TBH, this sounds like a proposal to expend a whole lot of work (much of it
outside the core server, and thus not under our control) in order to get
from a state of affairs where there are things we'd like to do but can't
because of protocol compatibility worries, to a different state of affairs
where there are things we'd like to do but can't because of protocol
compatibility worries.  Why would forcing our data into a protocol
designed for a completely different purpose, and which we have no control
over, be a step forward?  How would that address the fundamental issue of
inertia in multiple chunks of software (ie, client libraries and
applications as well as the server)?

I think the idea is that the protocol (supposedly) solves a lot of the issues we now face, and has sufficient extensibility built in for future use.

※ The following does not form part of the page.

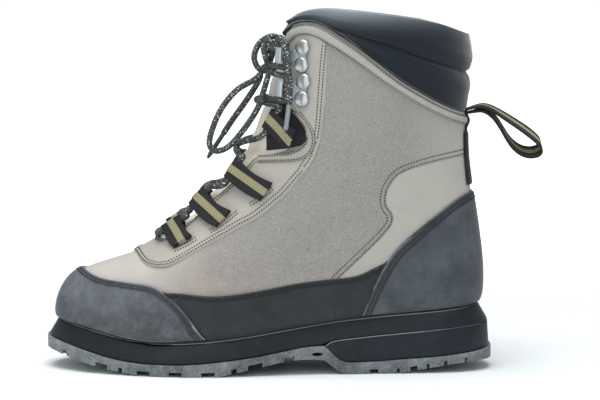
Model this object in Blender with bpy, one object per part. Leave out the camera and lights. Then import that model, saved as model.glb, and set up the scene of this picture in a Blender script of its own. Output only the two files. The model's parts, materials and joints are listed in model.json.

I'm not convinced. The v4 protocol TODO hasn't been addressed, not has support for handshake authentication models like SSPI, GSSAPI. There's been no mention of query cancels, text encodings, or any of the other ongoing pain points in the v3 protocol.

I completely understand the desire to support a totally new model where Pg accepts and internally dispatches requests to a separate set of executors, which may or may not be 1:1 with session state. I think we all do. But predicating a protocol change on that being possible is wholly impractical. But it looks like the availability of something like that is just being assumed.

I want to see concrete reasons why this meets our existing and future needs, and those of client apps.

I want to see _EXAMPLES_ of how protocol exchanges would work. Show:

- connect
- authenticate
- establish session
- begin txn
- query
- result set
- query
- error midway through result set
- sync recovery
- rollback
- utility query
- resultset
- query
- query cancel


There's been no visible consideration of overheads and comparison with existing v3 protocol. Personally I'm fine with adding some protocol overhead in bytes terms; low latency links have the bandwidth not to care much compared to payload sizes etc. On high latency links it's all about the round trips, not message sizes. But I want to know what those overheads are, and why they're there.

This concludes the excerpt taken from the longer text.